Jakarta. Indonesia's anti-graft agency on Monday declared tycoon Sjamsul Nursalim and his wife Itjih as graft suspects in the long-running Bank Indonesia Liquidity Assistance, or BLBI, bailout case.
The Corruption Eradication Agency (KPK) also plans to charge Sjamsul and Itjih with money laundering to enable the agency to recover the couple's overseas assets.
During the 1997-1998 Asian financial crisis, the Indonesian government disbursed Rp 144.5 trillion ($10.7 billion) in bailout funds under the BLBI scheme to 48 commercial banks including Sjamsul's Bank Dagang Nasional Indonesia (BDNI).

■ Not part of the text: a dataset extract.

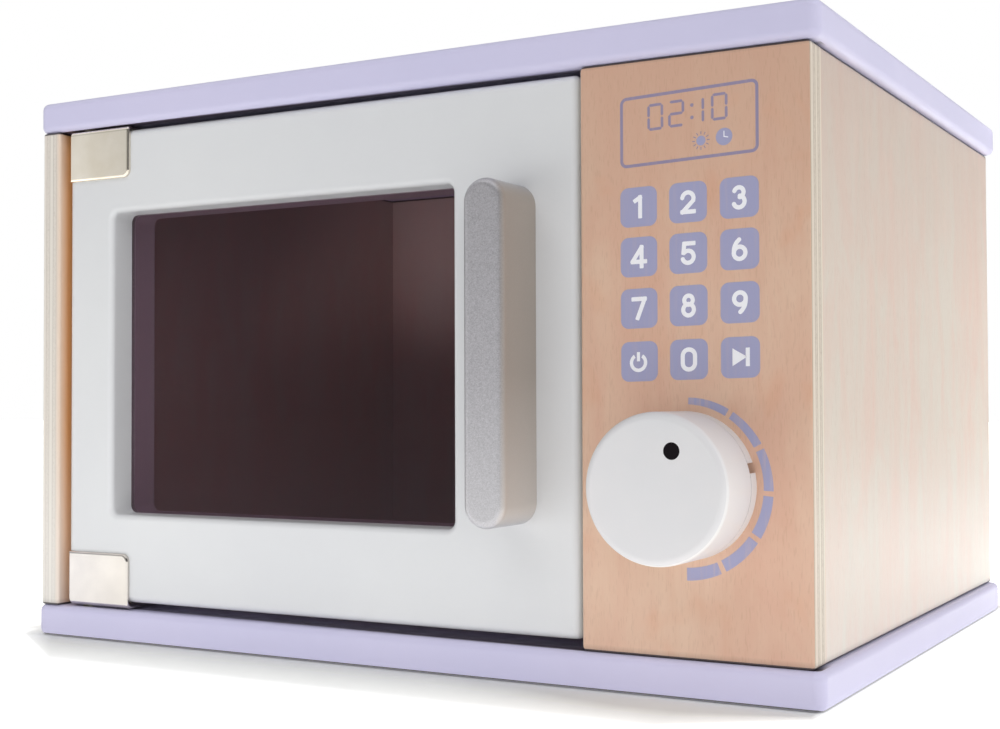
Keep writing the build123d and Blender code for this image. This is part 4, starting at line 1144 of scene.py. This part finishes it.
def place_lamp(name, light, place, target):
    """Stands a lamp in the studio, out of sight of the camera and of mirrors."""
    lamp = bpy.data.objects.new(name, light)
    aim = Vector(target) - Vector(place)
    lamp.matrix_world = Matrix.Translation(place) @ aim.to_track_quat("-Z", "Y").to_matrix().to_4x4()
    lamp.visible_camera = False
    lamp.visible_glossy = False
    bpy.context.scene.collection.objects.link(lamp)


def studio_lamps():
    """Soft light from above and in front, low cards, a window beam, and a spot on the floor behind."""
    for name, (place, target, width, height, watts, spread) in AREA_LAMPS.items():
        light = bpy.data.lights.new(name, "AREA")
        light.shape = "RECTANGLE"
        light.size = width
        light.size_y = height
        light.energy = watts
        light.spread = math.radians(spread)
        place_lamp(name, light, place, target)
    spot = bpy.data.lights.new("floor_spot", "SPOT")
    spot.energy = SPOT_WATTS
    spot.spot_size = math.radians(SPOT_CONE)
    spot.spot_blend = 1.0
    spot.shadow_soft_size = SPOT_RADIUS
    place_lamp("floor_spot", spot, SPOT_PLACE, SPOT_TARGET)


CAMERA_PLACE = (292.13 * MM, -550.43 * MM, 90.80 * MM)
CAMERA_YAW = -29.529
CAMERA_PITCH = 1.451
CAMERA_ROLL = -0.194
CAMERA_LENS = 53.86
SENSOR_WIDTH = 36.0
CLIP_NEAR = 0.01
CLIP_FAR = 50.0


def camera():
    """The camera, turned by its yaw from the depth axis, then by its pitch upwards and its roll."""
    yaw, pitch, roll = (math.radians(angle) for angle in (CAMERA_YAW, CAMERA_PITCH, CAMERA_ROLL))
    forward = Vector((math.sin(yaw) * math.cos(pitch), math.cos(yaw) * math.cos(pitch), math.sin(pitch)))
    right = forward.cross(Vector((0, 0, 1))).normalized()
    up = right.cross(forward)
    tilted_right = right * math.cos(roll) + up * math.sin(roll)
    tilted_up = up * math.cos(roll) - right * math.sin(roll)
    turn = Matrix((tilted_right, tilted_up, -forward)).transposed().to_4x4()
    data = bpy.data.cameras.new("camera")
    data.sensor_width = SENSOR_WIDTH
    data.lens = CAMERA_LENS
    data.clip_start = CLIP_NEAR
    data.clip_end = CLIP_FAR
    made = bpy.data.objects.new("camera", data)
    made.matrix_world = Matrix.Translation(CAMERA_PLACE) @ turn
    bpy.context.scene.collection.objects.link(made)
    bpy.context.scene.camera = made


studio_floor()
studio_world()
studio_lamps()
camera()
bpy.context.scene.view_settings.view_transform = "Standard"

According to the Supreme Audit Agency, 95 percent of the BLBI bailout funds were misappropriated.
BDNI received Rp 28.8 trillion in bailout money and was ordered to pay back Rp 4.8 trillion to the government, but the former chairman of the Indonesian Bank Restructuring Agency, Syafruddin Arsyad Temenggung, issued a letter exonerating Sjamsul from returning Rp 3.7 trillion left in the government payback.
Syafruddin was sentenced to 15 years in prison and fined Rp 1 billion by the Jakarta High Court in January for his decision to release Sjamsul from his obligation to compensate the government for the bailout.
"KPK has begun a new investigation into a corruption case related to [the] Syafruddin Arsyad Temenggung [case]... the suspects are SJN [Sjamsul Nursalim] and ITN [Itjih Nursalim]," KPK commissioner Saut Situmorang said in Jakarta on Monday.
Sjamsul and his wife were declared as suspects in the new graft case related to the BLBI bailout after investigators delved deeper into the Syafruddin case.
KPK investigators now believe Sjamsul and Itjih, who reside in Singapore, had profited to the tune of Rp 4.58 trillion, or caused the state to lose the same amount of money, during the BLBI bailout.
Indonesia does not have an extradition treaty with Singapore.
In April 2016, the then head of State Intelligence Agency Sutiyoso named Sjamsul a fugitive from the law who was wanted for corruption.
That has not stopped Sjamsul from expanding his business empire from his hiding.
Sjamsul and Itjih own Gajah Tunggal, the largest tire manufacturer in Indonesia, and retail group Mitra Adi Perkasa, which owns the Indonesian rights to more than 100 international brands including Starbucks, Burger King, Zahra and Samsonite. They also owned properties in Singapore under Tuan Sing Holdings.
"We can use the anti-money laundering law to trace [their] assets. [It also gives us the legal base] to cooperate with foreign authorities… to recover those assets," another KPK commissioner Laode M. Syarif said.
"We can also charge them with violating corporation laws," he said.